March 15, 2015

Hungry for Math: Poems to Munch On

by Kari-Lynn Winters and Lori Sherritt-Fleming
Illustrated by Peggy Collins
Fitzhenry & Whiteside
978-1-55455-307-5
32 pp.
Ages 5-8
January, 2015

Teachers and parents will always be clamouring for new and innovative ways to introduce math concepts, and Hungry for Math: Poems to Munch On will surely work.  But forget the classroom and math instruction, or at least put them aside temporarily, and enjoy the rhyme and reason of the verses within and the varied illustrations of dragons, foxes, clockworks and race cars to add the jauntiness that numbers and operations and such can be.

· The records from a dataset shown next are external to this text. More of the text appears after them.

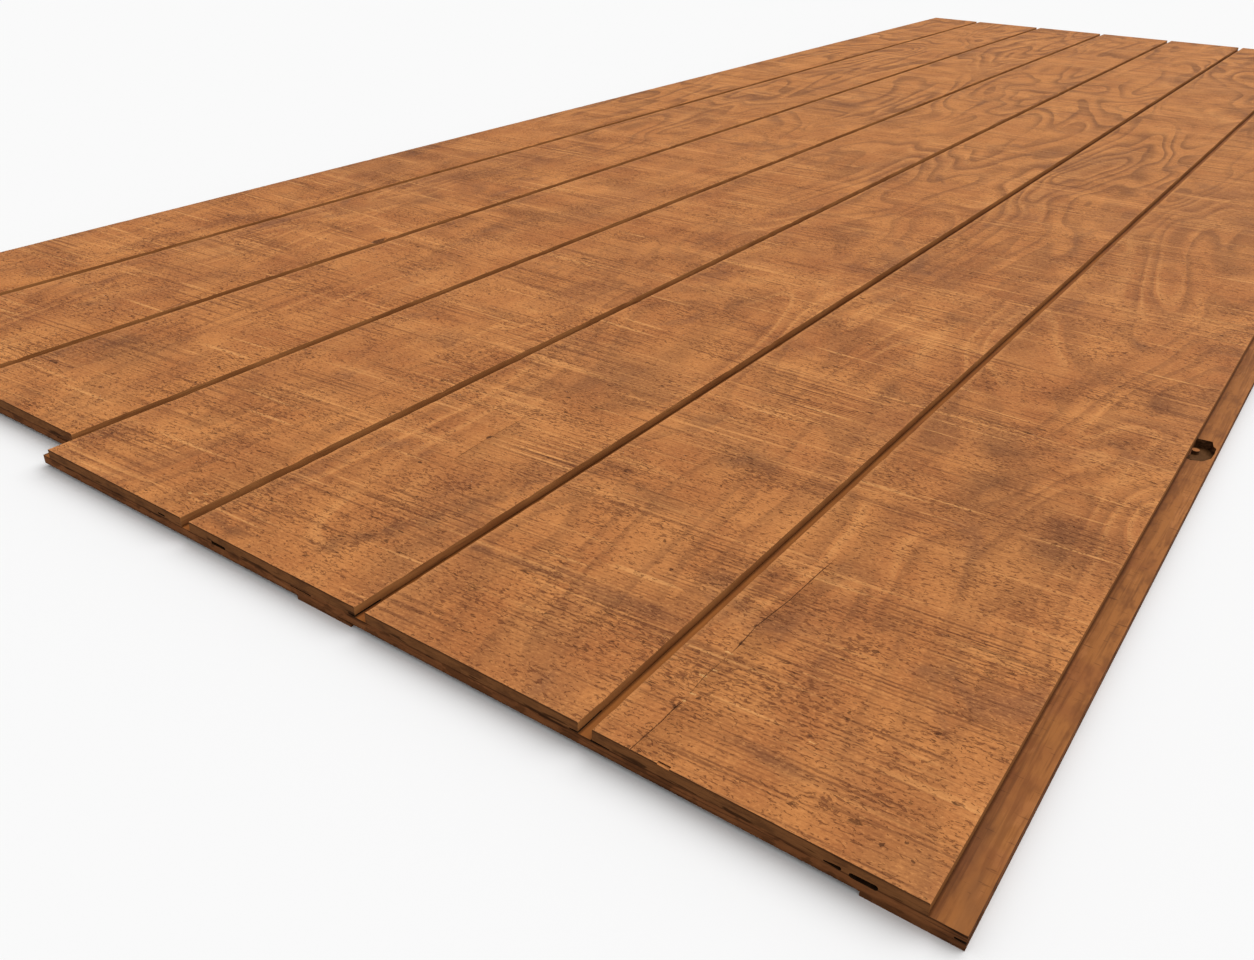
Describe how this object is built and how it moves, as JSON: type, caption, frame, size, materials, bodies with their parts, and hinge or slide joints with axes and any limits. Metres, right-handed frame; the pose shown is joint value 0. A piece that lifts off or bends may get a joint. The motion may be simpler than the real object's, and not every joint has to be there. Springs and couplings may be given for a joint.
{
  "type": "grooved plywood panel",
  "caption": "Long flat plywood panel with square grooves along its length, a ledge on one long edge and a matching lip on the other, and one worn end.",
  "frame": {"origin": "middle of the sheet's outline, on its back face", "axes": "+Z out of the grooved face, +Y along the grooves away from the worn end, +X towards the edge with the ledge"},
  "size_m": [1.22, 3.05, 0.018],
  "materials": {
    "stained_plywood": "rough-sawn face with a brown stain"
  },
  "bodies": {
    "root": {"grooved_panel": "stained_plywood"}
  },
  "joints": []
}
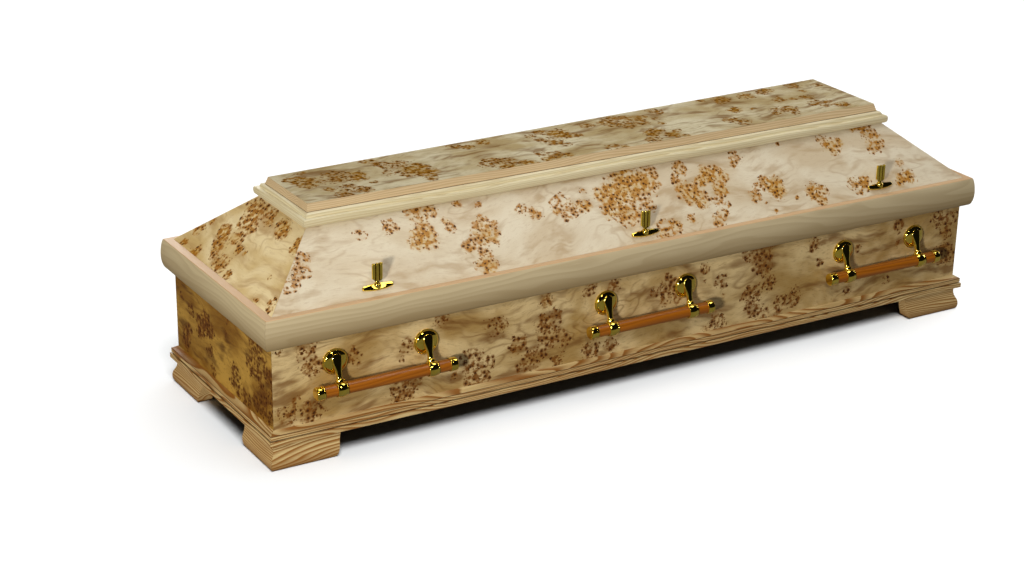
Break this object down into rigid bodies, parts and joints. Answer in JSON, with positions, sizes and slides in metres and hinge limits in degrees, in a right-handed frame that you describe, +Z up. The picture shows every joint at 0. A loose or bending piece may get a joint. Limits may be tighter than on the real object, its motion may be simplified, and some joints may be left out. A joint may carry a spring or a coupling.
{
  "type": "wooden coffin",
  "caption": "Tapered wooden coffin on bracket feet with a raised sloping lid, burl veneer panels, wooden-bar carrying handles on brass brackets and upright brass lid screws",
  "frame": {"origin": "on the floor under the middle of the coffin, at the underside of the feet", "axes": "+X to the wider head end, +Y to the back side, +Z up"},
  "size_m": [2.05, 0.6984, 0.557],
  "materials": {
    "burl_veneer": "pale burl veneer, satin lacquer",
    "plain_board": "plain board, raw",
    "grained_softwood": "strong straight grain, satin lacquer",
    "pale_hardwood": "faint grain, satin lacquer",
    "stained_bar": "reddish brown stain, gloss lacquer",
    "polished_brass": "mirror polished"
  },
  "bodies": {
    "root": {"case_side_front": "burl_veneer", "case_side_back": "burl_veneer", "case_end_foot": "burl_veneer", "case_end_head": "burl_veneer", "lid_slope_front": "burl_veneer", "lid_slope_back": "burl_veneer", "lid_slope_foot": "burl_veneer", "lid_slope_head": "burl_veneer", "lid_top_panel": "burl_veneer", "case_floor": "plain_board", "base_moulding": "grained_softwood", "bracket_foot_front_foot_end": "grained_softwood", "bracket_foot_front_head_end": "grained_softwood", "bracket_foot_back_head_end": "grained_softwood", "bracket_foot_back_foot_end": "grained_softwood", "lid_rim": "pale_hardwood", "lid_upper_moulding": "pale_hardwood", "front_foot_handle_bar": "stained_bar", "front_foot_handle_bracket_a": "polished_brass", "front_foot_handle_cap_a": "polished_brass", "front_foot_handle_bracket_b": "polished_brass", "front_foot_handle_cap_b": "polished_brass", "front_foot_lid_screw": "polished_brass", "front_foot_lid_screw_plate": "polished_brass", "front_middle_handle_bar": "stained_bar", "front_middle_handle_bracket_a": "polished_brass", "front_middle_handle_cap_a": "polished_brass", "front_middle_handle_bracket_b": "polished_brass", "front_middle_handle_cap_b": "polished_brass", "front_middle_lid_screw": "polished_brass", "front_middle_lid_screw_plate": "polished_brass", "front_head_handle_bar": "stained_bar", "front_head_handle_bracket_a": "polished_brass", "front_head_handle_cap_a": "polished_brass", "front_head_handle_bracket_b": "polished_brass", "front_head_handle_cap_b": "polished_brass", "front_head_lid_screw": "polished_brass", "front_head_lid_screw_plate": "polished_brass", "back_foot_handle_bar": "stained_bar", "back_foot_handle_bracket_a": "polished_brass", "back_foot_handle_cap_a": "polished_brass", "back_foot_handle_bracket_b": "polished_brass", "back_foot_handle_cap_b": "polished_brass", "back_foot_lid_screw": "polished_brass", "back_foot_lid_screw_plate": "polished_brass", "back_middle_handle_bar": "stained_bar", "back_middle_handle_bracket_a": "polished_brass", "back_middle_handle_cap_a": "polished_brass", "back_middle_handle_bracket_b": "polished_brass", "back_middle_handle_cap_b": "polished_brass", "back_middle_lid_screw": "polished_brass", "back_middle_lid_screw_plate": "polished_brass", "back_head_handle_bar": "stained_bar", "back_head_handle_bracket_a": "polished_brass", "back_head_handle_cap_a": "polished_brass", "back_head_handle_bracket_b": "polished_brass", "back_head_handle_cap_b": "polished_brass", "back_head_lid_screw": "polished_brass", "back_head_lid_screw_plate": "polished_brass"}
  },
  "joints": []
}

You know that between the dramatic flare of Kari-Lynn Winters and the Tickle Trunk Players founder, Lori Sherritt-Fleming, Hungry for Math: Poems to Munch On has that special something to add spice to early math literacy learnings.  From unique poems like The Balanced Bee with its zen-like insect, the banging of the drum in Patterns Rock! and The Spendosaur in which a dinosaur goes a little crazy spending his coins in a candy store, the math lessons are neither obvious nor necessary to appreciate the silliness of the rhymes.
The Balanced Bee

Three circles, tall not wide.
Six legs – three per side.
Two plus two wings, on its back.
Bands of yellow, white, and black.
Compound eyes to spy the view.
Antennae, not one – always two.
Now fold your paper.
It's plain to see.
Bees are balanced.
It's symmetry! (pg. 5)

Even a poem like Move Around The Clock, that borrows from nursery rhyme Hickory Dickory Dock, takes on a unique flair with an active mouse in a dress changing her movements with the time amongst the clockwork gears.

Whether you want your child to count the five groups of ten fire-breathing creatures in Rot-TEN Dragons or the abundance of heart-shaped treats (which look very familiar) shelled out amongst the cats in That Kitty Counts is irrelevant. Little ones will want to count the assortment of delectables, determine the banana leaves needed to cover the treasure and learn to skip count in 2s or 5s, especially with Peggy Collins' fun characters, human and non, to accompany them along the way.  Kids won't even know they're learning. That adds up to a book full of promise.

1 comment:

  1. Fabulous review of a great book for the little ones!!